Mehrere Beiträge nehmen die Nürnberger Schifffahrt in den Blick: „Als Nürnberg aufs Wasser ging“ von Helge Weingärtner vollzieht die Geschichte des Ludwig-Donau-Main-Kanals nach, der 1846 vollendet wurde und in Nürnberg einen Hafen besaß. Dieser erstreckte sich zwischen der heutigen Rothenburger Straße und der Schwabacher Straße sowie zwischen den aktuellen beiden Fahrstrecken des Frankenschnellwegs. Ergänzend zu diesem Beitrag wandelt Thomas Gilgert in seinem Text auf den Spuren des alten Ludwigskanals. Nach dem Zweiten Weltkrieg wurde der Schiffsverkehr eingestellt, die beschädigten Abschnitte und technischen Anlagen nicht mehr instandgesetzt. Aufgrund der Überbauung in den folgenden Jahrzehnten ist der größte Teil des ehemaligen Ludwigskanals aus der Landschaft verschwunden. Die Geschichte des Nürnberger Hafens vollzieht Maria Horn von der baulichen Planung und Organisation über die Eröffnung am 23. September 1972 bis hin zur offiziellen Einweihung des Personenschifffahrtshafens 2016 nach.
An Nürnbergs maritime Vergangenheit erinnert Michael Kaiser in seinem Beitrag „Drei Kreuzer ‚Nürnberg‘ – die Patenschiffe“: Am 28. August 1906 erfolgte die Schiffstaufe des Kleinen Kreuzers „Nürnberg“, der am 8. Dezember 1914 in der Seeschlacht bei den Falklandinseln unterging. Taufe und Stapellauf des zweiten Kreuzers „Nürnberg“ erfolgten am 14. April 1916. Nach Ende des Ersten Weltkriegs diente er den Briten als Zielschiff, bevor er am 7. Juli 1922 bei der Isle of Wight durch Artilleriebeschuss versenkt wurde. Die Schiffstaufe der dritten und letzten „Nürnberg“ erfolgte am 8. Dezember 1934, dem 20. Jahrestag der Seeschlacht bei den Falklandinseln. Im Zweiten Weltkrieg legte der Kreuzer Minensperren in der Deutschen Bucht, wurde im November 1942 nach Norwegen verlegt und bis Ende Januar 1944 als Kadettenausbildungsschiff verwendet. Die Zeit des Kreuzers als aktives Schiff endete nach dem Zweiten Weltkrieg mit seiner Umbenennung in „Admiral Makarow“ am 13. Januar 1946 und der Eingliederung in die Nordbaltische Flotte am 1. November 1958. 1959 wurde er zerlegt und verschrottet.

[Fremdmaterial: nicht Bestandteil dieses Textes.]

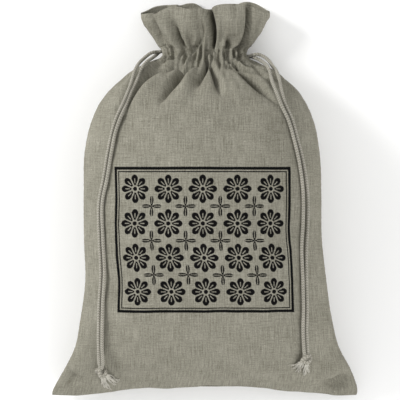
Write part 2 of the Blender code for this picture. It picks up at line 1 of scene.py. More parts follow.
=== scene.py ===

Gerhard Jochem befasst sich mit den tragischen Schicksalen der Nürnbergerinnen und Nürnberger 1939 auf dem Emigrantenschiff „Saint Louis“. Es wird davon ausgegangen, dass 254 Vertriebene auf der „St. Louis“ Opfer der Judenverfolgung wurden. Wie Jochem zeigt, haben sich neben den NS-Verantwortlichen auch jene schuldig gemacht, die den Familien die Zuflucht verweigerten. Die Fotografien der im Text genannten Personen tragen dazu bei, das Andenken jener „schwer geprüften Passagiere“ zu bewahren.
Der letzte Beitrag von Thomas Knapp thematisiert den Dammbruch des Kanals bei Katzwang im Jahr 1979, dessen Folgen eine Tote, acht Verletzte, 15 zerstörte Häuser und 20 Millionen Mark Sachschaden waren. Dieses Unglück wurde von den Fotografen des Hochbauamts der Stadt Nürnberg mit über 400 Aufnahmen dokumentiert. Der Bildbestand wird heute im Stadtarchiv Nürnberg verwahrt.
Zusammenfassend ist festzustellen, dass die Beiträge ein breites Spektrum des Themas „Nürnberg am Wasser“ behandeln, stets gründlich recherchiert und anhand der einschlägigen Quellen erarbeitet. Die dem Thementeil vorangestellten Berichte bieten, wie es der Hoffnung der Redaktion entspricht, einen guten Einblick in die Arbeit des Stadtarchivs. Den Autorinnen und Autoren gilt der Dank dafür, der Leserschaft die Stadtgeschichte Nürnbergs wieder auf so unterhaltsame, teilweise berührende und stets lehrreiche Art und Weise zugänglich gemacht zu haben.